As companies like Caterpillar in London, Ont., flee Canada for low-wage jurisdictions in the United States, and governments like the city of Toronto look to save money by contracting out well-paying unionized jobs, Mackenzie and the team from U of T and the Learning Enrichment Foundation are hoping their work can change the conversation among government and business leaders.
As Quarter points out: “Minimum wage isn’t very much in Toronto unless you are perhaps a student or somebody who has additional forms of support.
“If you have to take care of yourself and you have children, minimum wage is not going to cut it in a city like Toronto,” he adds. “I think our research should offer some support for the argument for a living wage.”
Gascon is living proof. Her daughter, now 39, is a successful travel agent, married and living in Richmond Hill with two young children.
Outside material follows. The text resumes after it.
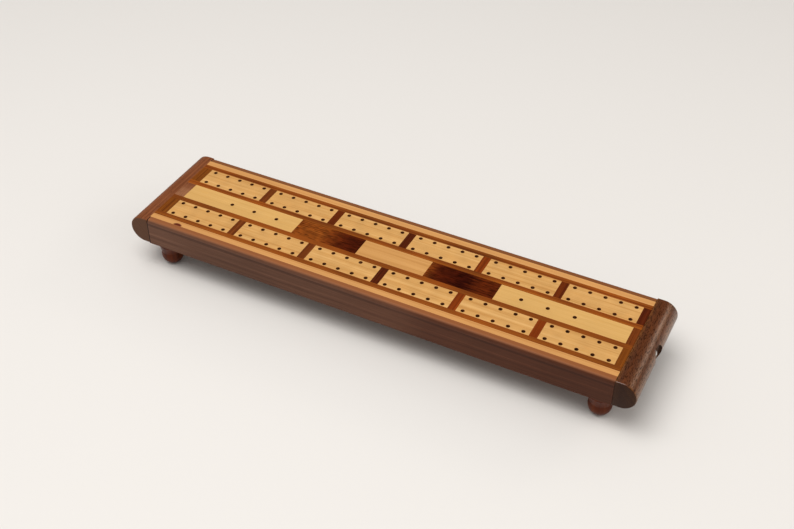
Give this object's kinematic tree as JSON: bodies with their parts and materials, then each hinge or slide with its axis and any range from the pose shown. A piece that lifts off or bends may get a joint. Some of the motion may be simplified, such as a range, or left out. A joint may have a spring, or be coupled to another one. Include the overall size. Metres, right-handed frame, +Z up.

Her son, 37, a forklift operator, is single and still lives with her.
“It was a lot of struggle and sacrifice,” she says of the time when her children arrived in Canada as teenagers. “They used to work part-time at McDonald’s. But I always tell them it was worth it.”
She is grateful to the Learning Enrichment Foundation for giving her the chance to put her teaching experience towards a meaningful career in Canada that allows her to earn a living wage.
“I just love the children and I love the job. I have friends from all over the world who work with me. I have a very good life.”